Boucher, meanwhile, pressed Arafat to dismantle Hezbollah and other groups the State Department says are engaged in terror.

Fleischer said Bush would like Arab leaders to agree in Beirut to approve "Abdullah's initiative that recognizes Israel's right to exist."

The White House official did not mention that Abdullah is insisting that in exchange for diplomatic recognition and trade, Israel must relinquish all the land it won from the Arabs in their 1967 war. Israel rejects that main element.

Sharon has penned Arafat in his West Bank headquarters in Ramallah in response to persistent Palestinian attacks on Israel.

"The president believes that Mr. Sharon and the Israeli government should give serious consideration to allowing Yasser Arafat to attend," Fleischer said. "The president wants to see the meeting in Beirut focus on ideas for peace."

Meanwhile, truce talks between Israel and the Palestinians are continuing despite few signs of progress and much criticism of Arafat by the Bush administration.

Violence raged Sunday even with the cease-fire effort. Israeli commandos backed by helicopters tracked and killed four militants who slipped across the normally quiet border with Jordan, and seven other people were killed in incidents elsewhere.

The administration clings to the hope that the bloodshed can be stopped and that Arafat can and should control militant groups who have made it clear they have no intention of halting their killing of Israeli civilians until, at least, Israel yields the West Bank and Gaza.

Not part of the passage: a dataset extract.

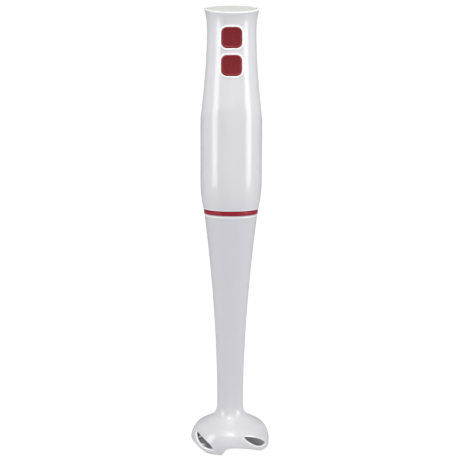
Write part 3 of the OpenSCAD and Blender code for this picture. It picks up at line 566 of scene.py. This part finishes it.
def buttonGrid(height):
    # Rows of half width, corner radius and drop from the face, or a fixed y: field, rim, edge, flange, stem.
    rim = around(np.linspace(-1, 1, 31), np.linspace(-1, 1, 31))
    rows = []
    field, half, corner = button["fieldHalf"], button["half"], button["corner"]
    for share in np.linspace(0.0001, 1, 12):  # the sunken field, slightly dished
        drop = button["fieldDrop"] * (1 + button["dish"] * (1 - share ** 2))
        rows.append((field * share, (corner - half + field) * share, drop, None))
    for share in np.linspace(0.15, 1, 5):  # the rim's inner slope
        size = field + button["slope"] * share
        drop = button["fieldDrop"] * (0.5 + 0.5 * math.cos(math.pi * share))
        rows.append((size, corner - half + size, drop, None))
    for inset in edgeRows(button["edge"], 6)[::-1]:  # the rounded outer edge
        rows.append((half - inset, corner - inset, float(roundedEdge(inset, button["edge"])), None))
    front, back = button["flangeY"], button["flangeY"] + button["flangeThick"]
    lip, stem = button["flangeLip"], button["stem"]
    rows += [(half, corner, 0, button["sideY"]), (half, corner, 0, front),
             (half + lip, corner + lip, 0, front), (half + lip, corner + lip, 0, back),
             (stem, stem - 0.01, 0, back), (stem, stem - 0.01, 0, button["stemEnd"]),
             (0.001, 0.0009, 0, button["stemEnd"])]
    grid = []
    for size, corner, drop, y in rows:
        flatPoint = roundedSquare(rim, (size, size), corner)
        x, h = flatPoint[:, 0], flatPoint[:, 1] + height
        depth = buttonFace(x, h, drop) if y is None else np.full_like(x, y)
        # Painted highlight: the rim takes the brighter edge red, growing from the field outwards
        rimPaintedShare = np.full_like(x, np.clip((size - field) / button["rimPaintedLight"], 0, 1))
        grid.append(np.stack([x, depth, handle["bottom"] + h, rimPaintedShare], -1))
    return np.array(grid)


def buttonBar(x, height):
    # One raised bar on a button: rounded outlines that start as a line below the face, climb over a
    # half round top and close in a line again.
    rim = around(np.linspace(-1, 1, 9), np.linspace(-1, 1, 9))
    corner, sink, top = button["barCorner"], button["barSink"], button["barRise"]
    arc = [(button["barEdge"] * (1 - math.cos(a)), top * math.sin(a)) for a in np.linspace(0, math.pi / 2, 4)]
    grid = []
    for inset, rise in [(corner, -sink), (0, -sink)] + arc + [(corner, top)]:
        flatPoint = roundedSquare(rim, button["barHalf"], corner, -inset)
        across, h = flatPoint[:, 0] + x, flatPoint[:, 1] + height
        depth = buttonFace(across, h, button["fieldDrop"] * button["barBase"] - rise)
        grid.append(np.stack([across, depth, handle["bottom"] + h], -1))
    return np.array(grid)


for which, height, bars in (("upper", button["upper"], (-1.1, 1.1)),
                            ("lower", button["upper"] - button["pitch"], (0.0,))):
    makePiece("button" + which.title() + "Cap", [buttonGrid(height)] + [buttonBar(x, height) for x in bars],
              which + "_button", ["button_" + which], "red_abs", buttonAbs)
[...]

The truce terms U.S. mediator Anthony Zinni is working on do not require Israel to give up the land the Arabs lost in the 1967 war. Bush and Powell, however, regularly hold out to the Palestinians the vision of eventually getting a state for themselves on that land.

Vice President Dick Cheney, who was prepared to fly to Egypt to see Arafat if he agreed to a truce, said Sunday the Palestinian leader had not earned such a meeting.

The two sides met Sunday under U.S. auspices and evidently made little, if any, headway toward building a truce that would start Israel and the Palestinians into preliminary peacemaking.

Israeli and Palestinian officials said another meeting was scheduled for yesterday. Talks cannot be held from sunset Wednesday until nightfall Thursday because of observance by Israelis of the Jewish holiday of Passover.

Cheney said Arafat had not met a series of conditions for a meeting, including renouncing terrorism and sharing intelligence with the Israelis.

"We're going to do everything we can to try to bring the bloodshed to an end and get on a political track, but we're not there yet," Cheney said Sunday on CBS' "Face the Nation".

Bush has shunned Arafat, withholding an invitation to the White House. Sharon has been there four times in the past year.